Bulgarian satiric comedy film. The daily routine in the village of Yugla is shaken by the statistician clerk Asenov who comes with a mission to take the census of the hares in the locality. He makes the village mayor Bay Georgi mobilize the local men in realization of the absurd task. On the very day all the village men are in the field. The mayor, the teacher, the veterinarian... even an old men join the group. Naturally all the efforts failed in fulfilling the mission since not a single hare came into sight.

 

The film series “Everyday Absurd: Laughter during Socialism” aim to show and deconstruct the everyday life and humour in in socialist societies through their own representation and language. Five movies from five different countries reveal different aspects of the everyday life during socialism. The film series starts with the Bulgarian bureaucratic and statistical absurdities, continues with a guided tour of the corruption, bureaucracy, bribery and black market in Poland, followed by insights into the common life in the Soviet Komunalka and the Czechoslovak educational system for adults, ending with the conspiracy drama comedy from Yugoslavia. Each of these everyday life “cases” has its own significance and context in the very same way as the movies had their own particular destiny in the given socialist societies – some were censured, other became part of the pop culture of the time and got to be perceived as “classics”, third were approved by the communist parties elites etc.

The goal of the films series is to approach humour in its political and social context from an interdisciplinary perspective.
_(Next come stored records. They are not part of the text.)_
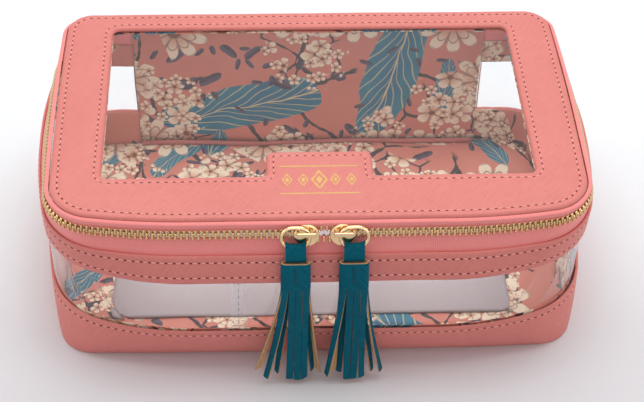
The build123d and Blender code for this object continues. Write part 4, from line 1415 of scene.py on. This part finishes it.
def head(word, side):
    """A rolled band: grained outside, raw at the rim and inside."""
    # Height, how far the outline grows there, and whether the faces that end there are raw
    levels = [(-HEAD_LENGTH, -0.12 * MM, False), (-HEAD_LENGTH + 0.2 * MM, 0, False)]
    levels += [(y, 0, False) for y in np.linspace(-12, -1.5, 8) * MM]
    levels += [(-0.25 * MM, 0, False), (-0.06 * MM, -0.1 * MM, False), (0, -0.25 * MM, True),
               (0.0, -RIND + 0.15 * MM, True), (-0.15 * MM, -RIND, True), (-3 * MM, -RIND, True)]
    verts, uvs = [], []
    outline = stadium(HEAD_WIDTH / 2, HEAD_DEPTH / 2)
    m = len(outline)
    round_at = distances(np.array(outline))
    for y, grow, _ in levels:
        shape = stadium(HEAD_WIDTH / 2 + grow, HEAD_DEPTH / 2 + grow)
        for (x, w), at in zip(shape, round_at):
            # The front dips a little at the rim, where the roll is pressed flat
            dip = 0.35 * MM * max(0.0, w / HEAD_DEPTH) * math.exp(-(x / (5 * MM)) ** 2) * (1 + y / HEAD_LENGTH)
            verts.append((side * Q_X + x, Q_Y - HEAD_TOP + y - dip, RING_LEVEL + HEAD_W + w))
            uvs.append((at, y))
    faces = stacked_faces(len(levels), m)
    raw = [r * m + j for r in range(len(levels) - 1) if levels[r + 1][2] for j in range(m)]
    raw += [len(faces) - 2, len(faces) - 1]
    obj = two_faced(make_object(f"tassel {word} head roll", front(verts, side), faces, uvs), raw)
    place(obj, f"tassel_{word}", "teal_leather", None, f"tassel_{word}_head")
    # The seam: a few loops of dark thread down the middle of the front
    t = np.linspace(0, 1, 60)
    x = 0.45 * MM * np.sin(t * math.pi * 5) - 0.3 * MM
    y = Q_Y - HEAD_TOP - (2.2 + 8.2 * t) * MM
    w = RING_LEVEL + HEAD_W + HEAD_DEPTH / 2 + 0.22 * MM * np.abs(np.sin(t * math.pi * 2.5)) - 0.02 * MM
    seam = tube(f"tassel {word} seam", front(np.column_stack([side * Q_X + x, y, w]), side), 0.2 * MM, 8)
    place(seam, f"tassel_{word}", "teal_leather", dark_thread)


wall_front = -wall(np.array([0.0]), np.array([(WINDOW_TOP + WINDOW_BOTTOM) / 2]))[0][1]


def tassel_back(z, q):
    """How far forward the tassel's back lies at a height: along the tape, then in front of the belly."""
    tilt = math.atan2(front_up[1], front_up[2])
    line = q[1] + STRAP_OUT - (q[2] - z) * math.tan(tilt)
    return np.maximum(line, -wall_front - 0.4 * MM)


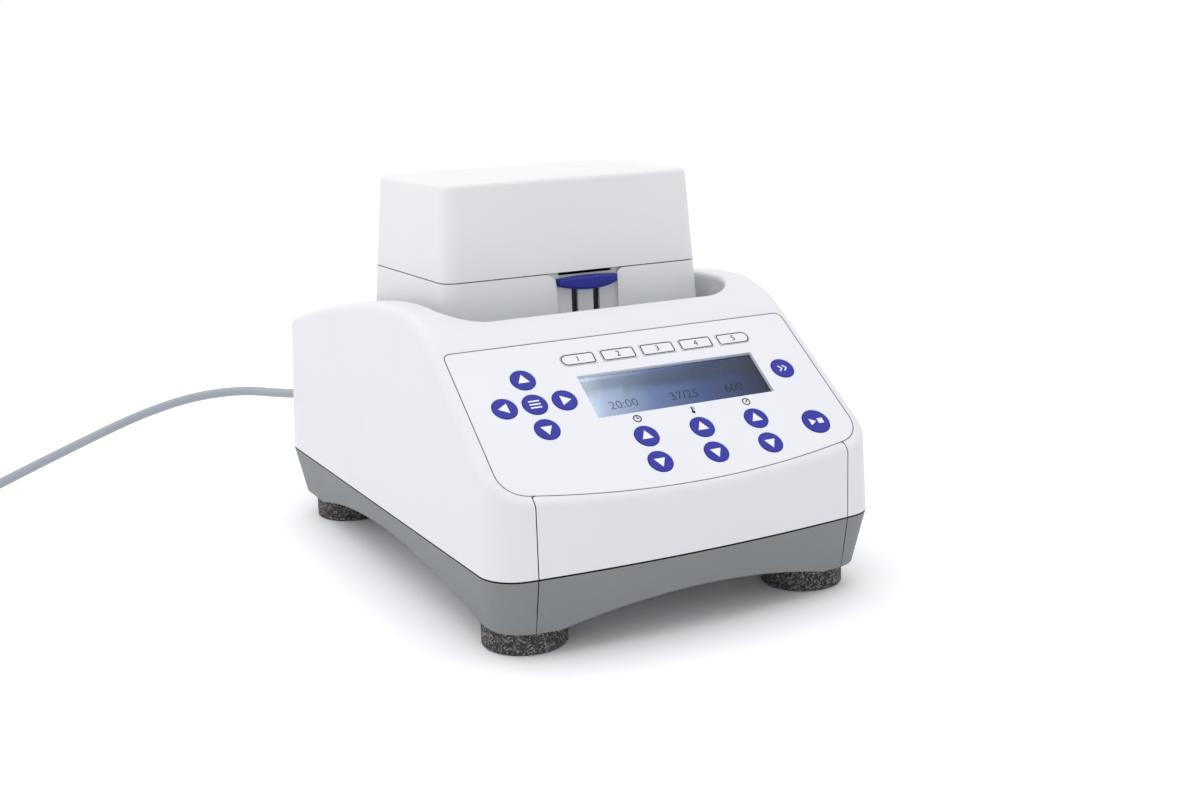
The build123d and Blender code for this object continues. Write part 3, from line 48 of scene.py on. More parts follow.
# ---------------------------------------------------------------- camera
# A short tele lens a little above the bench, in front of the machine and to its left.
# The angles are the camera's turn about the vertical, its dip towards the bench and its tilt.
camera_place = (-0.34754, -0.72123, 0.26198)
camera_turn, camera_dip, camera_tilt = radians(-27.41), radians(12.78), radians(-1.92)
sensor_width, focal_length = 36.0, 45.844
bpy.ops.object.camera_add(location=camera_place)
camera = bpy.context.object
camera.name = "camera"
camera.rotation_euler = (
    Matrix.Rotation(camera_turn, 3, "Z")
    @ Matrix.Rotation(pi / 2 - camera_dip, 3, "X")
    @ Matrix.Rotation(camera_tilt, 3, "Z")
).to_euler()
camera.data.sensor_width = sensor_width
camera.data.lens = focal_length
camera.data.clip_end = 20.0
bpy.context.scene.camera = camera


# ---------------------------------------------------------------- mains lead
# Three-core lead in a round grey PVC sheath. It leaves its connector behind the casing, sinks to the
# bench in one wide bend and ends in a round coil of two layers, with the plug's end leaving the top one.
lead_diameter, lead_length = 6.0 * mm, 1.75
lead_route = [
    (-66, 205, 54.5), (-67.5, 226, 52.6), (-79, 254, 49.4), (-98, 283, 49), (-128, 300.5, 45),
    (-162, 304.5, 36.6), (-197, 299, 26.2), (-231, 288, 17), (-264, 268, 10.4), (-293, 245, 5.8),
    (-322, 214, 3.4),
]
lead_tail = [(-361.5, 129, 11), (-359, 108, 16), (-358, 90, 18.5)]
coil_centre = (-322, 150)
coil_outer_r = 39.0
coil_start = radians(144)
coil_turns = 6.1
turn_points = 18
change_rate = 6     # the sheath moves over by its own width within a sixth of a turn


def ease(share):
    """Smooth step from 0 to 1."""
    share = min(max(share, 0.0), 1.0)
    return share * share * (3 - 2 * share)


def coil_point(turns):
    """Centre of the sheath after so many turns: three turns inwards, then three outwards on top."""
    step = lead_diameter / mm
    whole, part = divmod(turns, 1.0)
    if whole < 2:
        radius = coil_outer_r - step * (whole + ease(change_rate * part - 5))
    elif whole < 3:
        radius = coil_outer_r - 2 * step
    elif whole < 5:
        radius = coil_outer_r - step * (5 - whole - ease(change_rate * part - 3))
    else:
        radius = coil_outer_r
    rise = ease(change_rate * (turns - 2) - 4)
    radius /= cos(pi / turn_points)
    angle = coil_start + 2 * pi * turns
    return (coil_centre[0] + radius * cos(angle), coil_centre[1] + radius * sin(angle), step * (0.5 + rise))


lead_points = list(lead_route)
lead_points += [coil_point(i / turn_points) for i in range(int(coil_turns * turn_points) + 1)]
lead_points.append(coil_point(coil_turns))
lead_points += lead_tail
lead_curve = bpy.data.curves.new("mains_lead", "CURVE")
lead_curve.dimensions = "3D"
lead_spline = lead_curve.splines.new("NURBS")
lead_spline.points.add(len(lead_points) - 1)
for point, (x, y, z) in zip(lead_spline.points, lead_points):
    point.co = (x * mm, y * mm, z * mm, 1.0)
    point.radius = lead_diameter / 2
lead_spline.order_u = 3
lead_spline.use_endpoint_u = True
lead_spline.resolution_u = 6
lead_curve.bevel_depth = 1.0
lead_curve.bevel_resolution = 4
mains_lead = bpy.data.objects.new("mains_lead", lead_curve)
bpy.context.scene.collection.objects.link(mains_lead)
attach(mains_lead, "base")
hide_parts("mains_cord", "cord_coil")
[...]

Comedy is here not only undestood as a genre but also perceived as a critical and in the same way handy tool of understanding particular societies and cultures, including those from the socialist era. As Kessel argues, “using humor as a category of analysis allows us to see not only how humour entertained but also how it worked as a cultural practice that both organized social order and revealed shared assumptions about society and politics” (Kessel, 2012:3-21).

The movies will be followed by discussions.